Durante todo os (extensos) períodos nos quais Bilbo não está em cena, o ritmo do longa desaba, tornando a experiência nesses momentos quase que interminável. Um exemplo claro disso é o “desvio” feito pela trama para introduzir uma subtrama envolvendo o excêntrico mago Radagast, o Castanho (Sylvester McCoy).

Mesmo sendo um verdadeiro “nerdgasmo” ver Gandalf dividindo a cena com o antigo astro da série cult “Doctor Who”, todas cenas envolvendo Radagast são postas de modo inorgânico durante a projeção, tornando as aparições do personagem chatas ao invés de interessantes.
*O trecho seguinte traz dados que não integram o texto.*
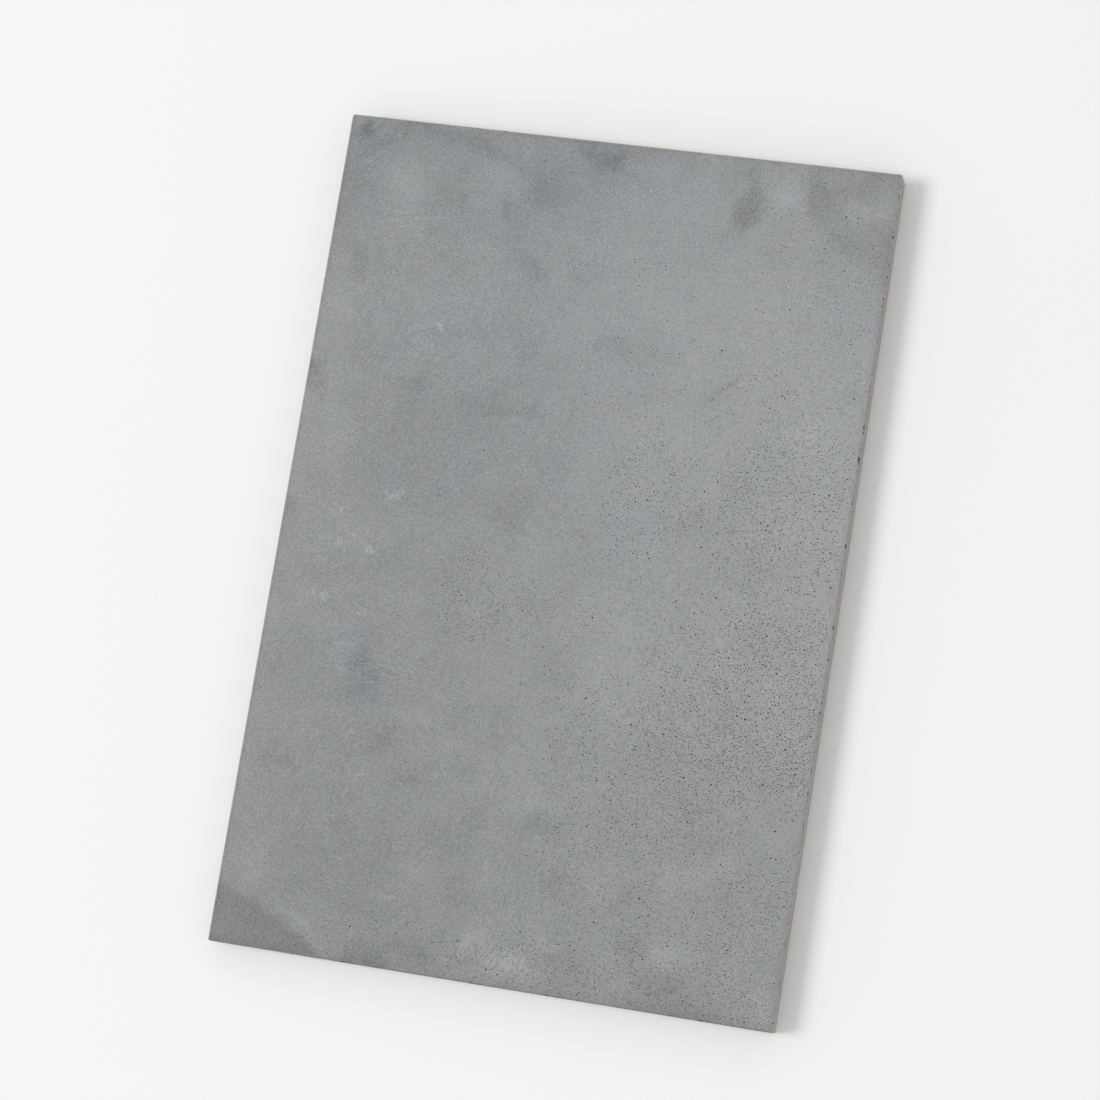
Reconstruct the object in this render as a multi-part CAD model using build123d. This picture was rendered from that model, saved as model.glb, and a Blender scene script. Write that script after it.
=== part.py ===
from build123d import *
import os

# A bench whetstone: one slab of natural stone, sawn to a rectangle and lapped
# flat. It lies as it is used, with its working face up.
# Millimetres. The origin is in the middle of the base face, +X runs across the
# slab, +Y along it and +Z up through the working face.

# Driving dimensions
WIDTH = 150.0  # across the slab, side to side
LENGTH = 225.0  # along the slab, end to end
THICKNESS = 8.0  # from the base to the working face
CORNER_RADIUS = 0.6  # the four upright edges, worn a little round
FACE_ARRIS = 0.3  # the edge rubbed off all round the working face
BASE_ARRIS = 0.4  # the edge rubbed off all round the base


def sawn_block():
    """The slab as it leaves the saw, standing on its base."""
    outline = RectangleRounded(WIDTH, LENGTH, CORNER_RADIUS)
    return extrude(outline, THICKNESS)


def break_arris(block, side, size):
    """Rubs off the edge all round the topmost (1) or lowest (-1) face."""
    level_faces = block.faces().filter_by(Axis.Z).sort_by(Axis.Z)
    face = level_faces[-1] if side > 0 else level_faces[0]
    return chamfer(face.edges(), size)


def stone_slab():
    """The one piece that the whetstone is made of."""
    slab = sawn_block()
    slab = break_arris(slab, 1, FACE_ARRIS)
    slab = break_arris(slab, -1, BASE_ARRIS)
    slab.label = "stone_slab"
    return slab


os.makedirs("parts", exist_ok=True)
export_step(stone_slab(), os.path.join("parts", "stone_slab.step"))
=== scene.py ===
"""A bench whetstone: one thin slab of blue-grey stone, lapped flat, lying working face up."""

import math
import random

import bmesh
import bpy
from mathutils import Euler, Matrix, Vector, noise


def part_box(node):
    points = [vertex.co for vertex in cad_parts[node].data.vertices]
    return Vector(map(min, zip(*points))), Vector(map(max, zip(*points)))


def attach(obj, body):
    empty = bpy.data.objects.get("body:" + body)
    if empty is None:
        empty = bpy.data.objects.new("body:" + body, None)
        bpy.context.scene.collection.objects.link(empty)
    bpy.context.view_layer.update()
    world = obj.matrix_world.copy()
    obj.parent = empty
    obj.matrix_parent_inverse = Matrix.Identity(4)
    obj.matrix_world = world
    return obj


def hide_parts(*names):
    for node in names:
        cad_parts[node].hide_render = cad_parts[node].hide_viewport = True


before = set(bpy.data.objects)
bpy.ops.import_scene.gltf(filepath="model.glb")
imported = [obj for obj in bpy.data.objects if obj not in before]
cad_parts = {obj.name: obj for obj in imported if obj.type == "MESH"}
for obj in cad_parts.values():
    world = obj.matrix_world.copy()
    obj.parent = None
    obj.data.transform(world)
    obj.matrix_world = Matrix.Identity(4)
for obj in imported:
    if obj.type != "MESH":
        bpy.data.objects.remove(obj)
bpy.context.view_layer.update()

MM = 0.001
HAIR = 0.001 * MM  # two heights no further apart than this are the same
LOW, HIGH = (Vector(corner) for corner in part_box("stone_slab"))
WIDTH, LENGTH, THICKNESS = HIGH - LOW
FACE = HIGH.z  # height of the working face

# The slab's edges, as in the CAD part
CORNER_RADIUS = 0.6 * MM
FACE_ARRIS = 0.3 * MM
BASE_ARRIS = 0.4 * MM

# Slots of the slab's mesh, one for each way that its stone was left
LAPPED, SAWN, WORN, BROKEN, PORE = range(5)

# One step of an eight-bit grey, as a share of this stone's brightness
LEVEL = 0.0148
DARKEST = 0.05  # no spot is darker than this share of its own colour


# --- Camera, floor and light -------------------------------------------------

AIM = Vector((-1.66, 1.79, 8.0)) * MM
CAMERA_DISTANCE = 868.3 * MM
CAMERA_TURN = (9.418, 10.456, 9.442)  # degrees about X, Y and Z, from straight down
LENS = 108.62  # on a sensor 36 mm wide


def place_camera():
    """Looks down on the working face, a little from its right-hand near corner."""
    data = bpy.data.cameras.new("camera")
    data.lens = LENS
    data.sensor_width = 36.0
    data.clip_end = 10.0
    camera = bpy.data.objects.new("camera", data)
    turn = Euler([math.radians(a) for a in CAMERA_TURN], "XYZ")
    camera.rotation_euler = turn
    camera.location = AIM + turn.to_matrix() @ Vector((0, 0, CAMERA_DISTANCE))
    bpy.context.collection.objects.link(camera)
    bpy.context.scene.camera = camera


def studio():
    """A pale floor under even white light, with one soft lamp up on the left."""
    bm = bmesh.new()
    bmesh.ops.create_grid(bm, x_segments=1, y_segments=1, size=3.0)
    floor = new_object("floor", bm)
    floor.data.materials.append(floor_paint())

    world = bpy.data.worlds.new("studio")
    world.use_nodes = True
    sky = world.node_tree.nodes["Background"]
    sky.inputs["Color"].default_value = (1.0, 1.0, 1.0, 1.0)
    sky.inputs["Strength"].default_value = 0.74
    bpy.context.scene.world = world

    data = bpy.data.lights.new("soft_lamp", "AREA")
    data.shape = "DISK"
    data.size = 1.65
    data.energy = 69.1
    lamp = bpy.data.objects.new("soft_lamp", data)
    lamp.location = (-2.46, -0.45, 3.0)
    lamp.rotation_euler = (AIM - lamp.location).to_track_quat("-Z", "Y").to_euler()
    bpy.context.collection.objects.link(lamp)

    bpy.context.scene.view_settings.view_transform = "Standard"


# --- Material recipes --------------------------------------------------------


def paint(red, green, blue):
    """An eight-bit colour as the linear one that shaders take."""
    parts = [c / 255.0 for c in (red, green, blue)]
    return [c / 12.92 if c <= 0.04045 else ((c + 0.055) / 1.055) ** 2.4 for c in parts] + [1.0]


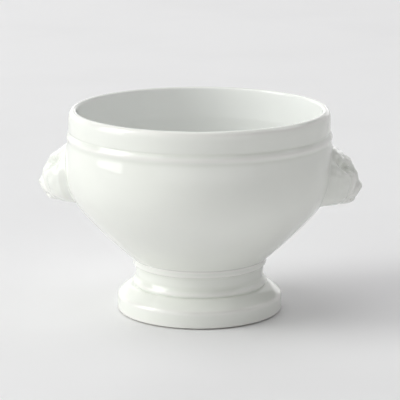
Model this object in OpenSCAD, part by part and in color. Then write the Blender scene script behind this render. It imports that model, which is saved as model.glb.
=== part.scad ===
// Footed soup crock in glazed white porcelain, with a lion's head luted to each side.
// Origin: centre of the foot ring, on the table. +Z is up, the heads lie along +X and -X.

/* [Whole crock] */
// Height from the table to the top of the lip
crock_h = 94.8; // [89:0.1:105]
// Height of the pedestal foot, where the bowl is luted on
foot_h = 25.1; // [23:0.1:28]

/* [Bowl] */
// Outside diameter of the straight band under the lip
band_d = 120.6; // [112:0.1:122]
// Distance that the belly stands out past the band's face
belly_out = 2.1; // [1.2:0.1:6]
// Height of the widest part of the belly above the table
belly_z = 67.1; // [59:0.1:69]
// Wall at the band
band_wall = 3.7; // [3.2:0.1:5]
// Wall under the bead
waist_wall = 4; // [3:0.1:6]
// Wall at the widest part of the belly
belly_wall = 4.1; // [3:0.1:6]
// Thickness of the floor at its centre
floor_t = 5.3; // [4:0.1:8]

/* [Rim mouldings] */
// Height of the rounded lip above the band
lip_h = 5; // [4:0.1:7]
// Distance from the band's face in to the crest of the lip
lip_crest_in = 2.4; // [2:0.1:2.8]
// Height of the straight band
band_h = 4.2; // [3:0.1:6]
// Height of the groove between the band and the bead
groove_h = 1.2; // [0.8:0.1:2.5]
// Depth of that groove behind the band's face
groove_depth = 0.1; // [0.05:0.05:0.9]
// Height of the bead
bead_h = 4; // [3:0.1:5]
// Distance that the bead stands out past the band's face
bead_out = 0.9; // [0.6:0.1:1.6]
// Distance that the valley under the bead lies behind the bead's crest
valley_depth = 0.3; // [0.1:0.05:0.7]

/* [Pedestal foot] */
// Diameter of the plinth
plinth_d = 76.8; // [72:0.1:84]
// Height of the top of the plinth's upright face
plinth_h = 6.4; // [5:0.1:7]
// Radius of the plinth's upper edge
plinth_round = 3; // [1.5:0.1:3.5]
// Radius of the plinth's lower edge
plinth_chamfer = 0.8; // [0.4:0.1:1.4]
// Height of the unglazed ring that the crock stands on, under the plinth's lower edge
ring_h = 0.4; // [0.3:0.1:1]
// Distance that the ring lies in from the plinth's face
ring_in = 2; // [1.4:0.1:3]
// Width of the ring
ring_w = 3.2; // [2.4:0.1:5]
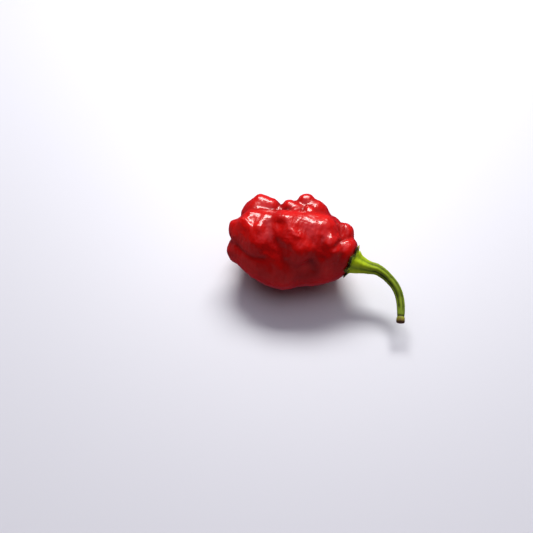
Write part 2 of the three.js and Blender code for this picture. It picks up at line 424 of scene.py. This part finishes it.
def warpAt(point):
    warp = podRelief["warp"]
    place = point * warp["scale"]
    return Vector([noise.noise(place + Vector(shift)) for shift in warp["shifts"]]) * warp["amount"]


def reliefAt(point):
    shift = Vector((podRelief["seed"], 0, 0))
    step = podRelief["octaveStep"]
    lumps = podRelief["lumps"]
    wrinkles = podRelief["wrinkles"]
    grain = podRelief["grain"]
    stretched = Vector([c * s for c, s in zip(point, wrinkles["scale"])])
    height = lumps["amount"] * noise.noise(point * lumps["scale"] + shift)
    height += wrinkles["amount"] * noise.fractal(stretched + shift, *step, wrinkles["octaves"])
    height += grain["amount"] * noise.fractal(point * grain["scale"] - shift, *step, grain["octaves"])
    return height


def marksAt(points):
    height = np.zeros(len(points))
    for places, width, amount in podMarks.values():
        pieces = [toLobe(points, (start, end, 0, 0)) for start, end in zip(places, places[1:])]
        height += amount * np.exp(-((np.min(pieces, axis=0) / width) ** 2))
    return height


# The skin's reds by a slow cloud, on its lobes and, as painted shade, darker deep in its creases, its
# fine bumps and its gloss
podFinish = {
    "cloud": {"scale": 120.0, "detail": 3.0, "rough": 0.55},
    "base": [(0.3, (0.48, 0.0004, 0.0006)), (0.7, (0.66, 0.003, 0.0008))],
    # darker reds: painted shade for the skin's creases
    "creaseShadeReds": [(0.3, (0.16, 0.0002, 0.0005)), (0.7, (0.22, 0.0004, 0.0006))],
    "streakStretch": (900, 160, 160),
    "streaks": {"scale": 1.0, "detail": 3.0, "rough": 0.5, "distortion": 0.5},
    "streakBump": {"strength": 0.3, "distance": 0.0006},
    "grain": {"scale": 900.0, "detail": 2.0, "rough": 0.5},
    "grainBump": {"strength": 0.2, "distance": 0.0006},
    "surface": {
        "Roughness": 0.31,
        "IOR": 1.4,
        "Subsurface Weight": 0.12,
        "Subsurface Radius": (1.0, 0.05, 0.03),
        "Subsurface Scale": 0.002,
        "Coat Weight": 0.4,
        "Coat Roughness": 0.09,
    },
}


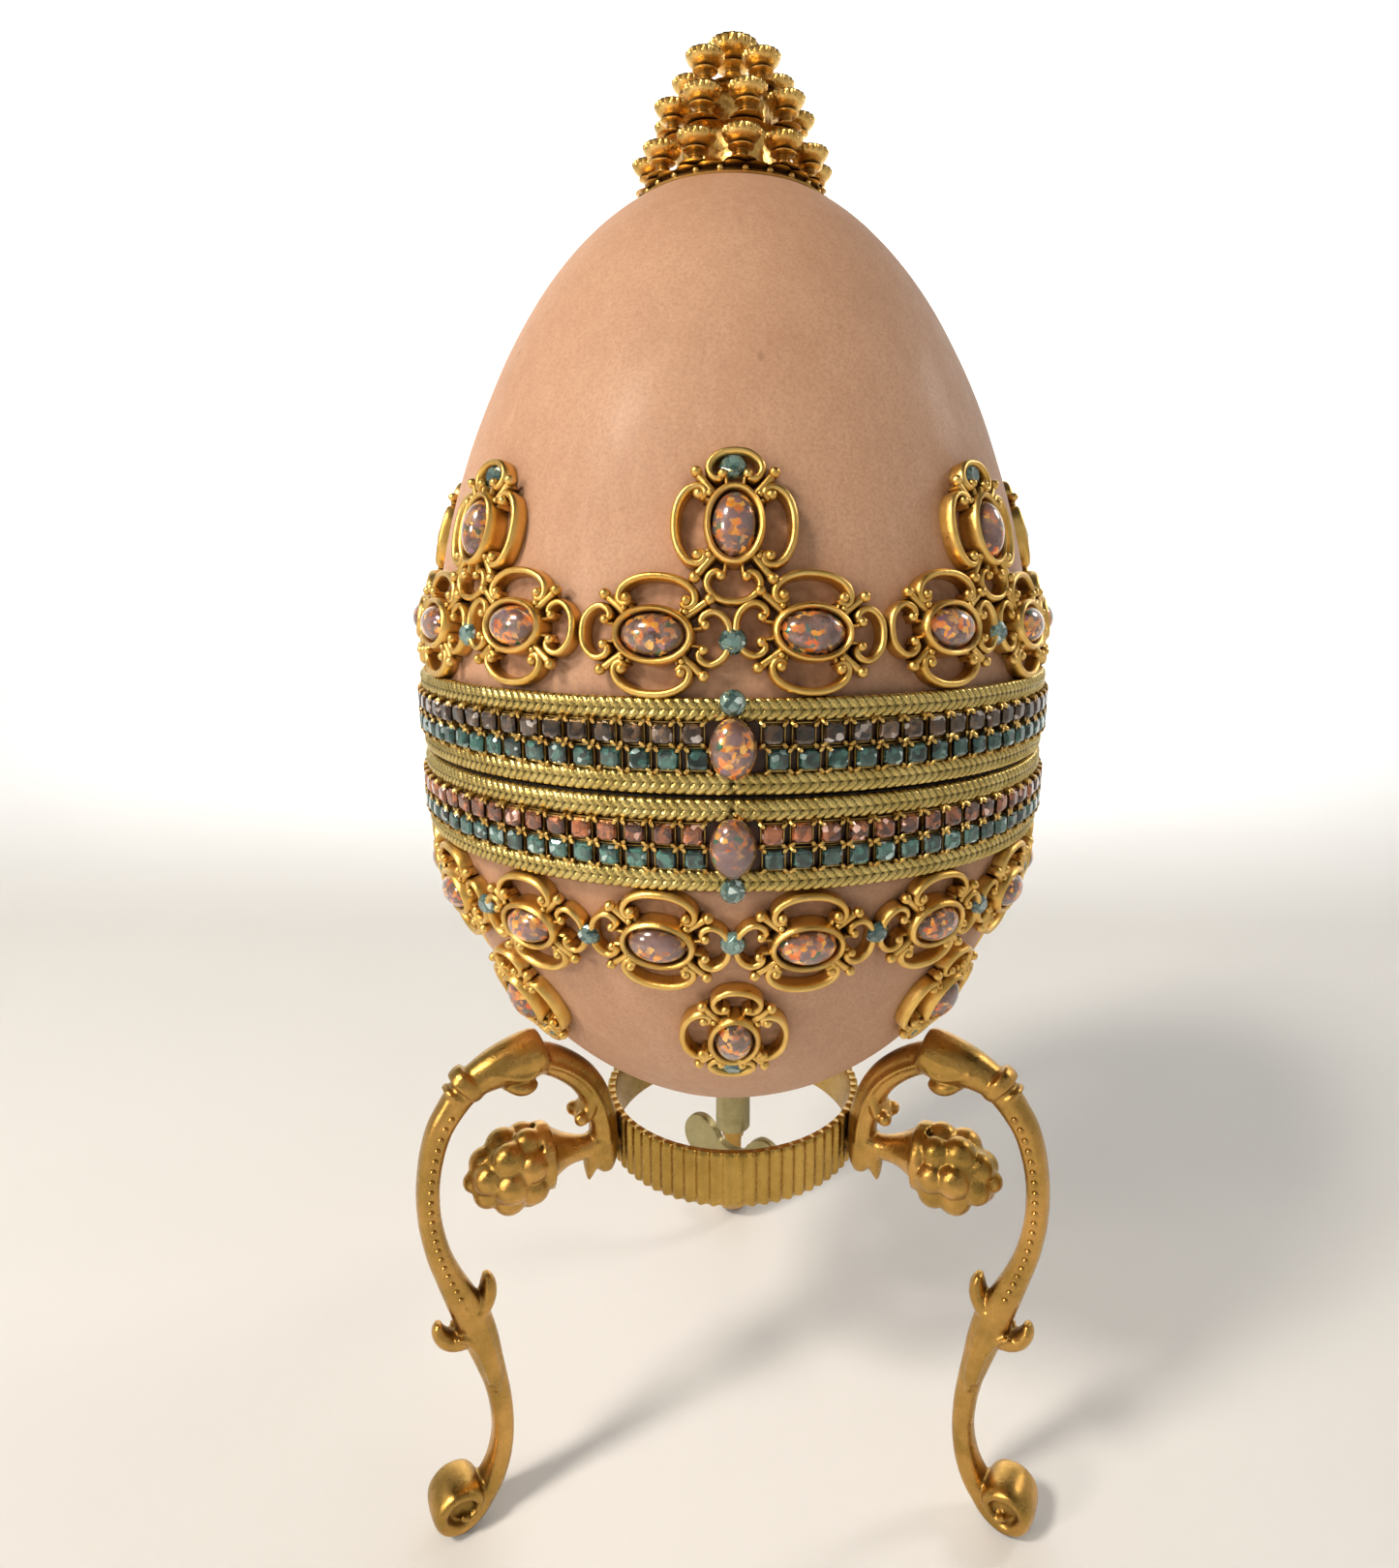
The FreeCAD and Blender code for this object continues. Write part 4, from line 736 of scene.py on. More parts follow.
# ---------------------------------------------------------------- medallions

BEZEL = ((0.0, 0.9), (0.04, 1.75), (0.16, 2.02), (0.36, 2.12),
         (0.55, 2.0), (0.68, 1.7), (0.74, 0.9), (0.78, -0.5))
SIDE_LOOP = ((2.42, 3.05), (2.75, 2.60), (3.25, 2.74), (3.48, 3.3),
             (3.22, 4.1), (2.45, 4.75), (1.3, 5.18), (0.0, 5.3))
END_LOOP = ((1.05, 4.62), (1.45, 4.18), (2.02, 4.4), (2.36, 5.15), (2.05, 5.95), (1.2, 6.62), (0.0, 6.82))
VOLUTE_BALL = (2.72, 3.18, 0.50)
LOOP_BALL = (4.58, 1.10, 0.46)
POST_BALL = (4.78, 3.42, 0.54)
LINK_BALL = (2.75, 2.18, 0.30)
CAB_LONG, CAB_SHORT, CAB_DOME, CAB_SEAT = 3.0, 2.0, 1.9, 1.0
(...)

Sem contar a corrida com a charrete puxada por coelhos, que mais parece uma imitação (da já ruim) corrida de pods em “Star Wars – Episódio I: A Ameaça Fantasma”.

Jackson ainda enfrenta outro grave problema na empreitada, que é justamente a sombra de “O Senhor dos Anéis”. O diretor não sabe se abraça o espírito de conto de fadas mais leve (como faz com os anões e na divertida sequência de Bilbo com os trolls) ou se invoca novamente o clima mais sério e épico da antiga trilogia, o que acaba afetando até mesmo a fotografia de Andrew Lesnie, antigo colaborador do diretor, que ora investe em tons sombrios, ora em cores vivas, jamais dando uma identidade à cinematografia.

As batalhas que ocorrem no filme também não carregam o público consigo, com quase todas terminando de modo anticlimático com Gandalf salvando a pátria, com a exceção sendo a tomada de Erebor por Smaug durante o prólogo. A trilha sonora de Howard Shore, apesar de gostosa de se ouvir, parece repetitiva às vezes, só empolgando mesmo quando o compositor encaixa alguns temas entoados durante as aventuras de Frodo, Sam e Aragorn.

As diversas referências à saga do anel e as pontas de adorados (e odiados) personagens já consagrados turbinam um pouco o ritmo moroso, mas são soluções paliativas, que jamais resgatam o clima de novidade e a empolgação dos longas anteriores da saga. Por mais linda e interessante que seja a Terra-Média de Jackson e Tolkien, esta nova visita a esse lugar fantástico não faz jus a ela.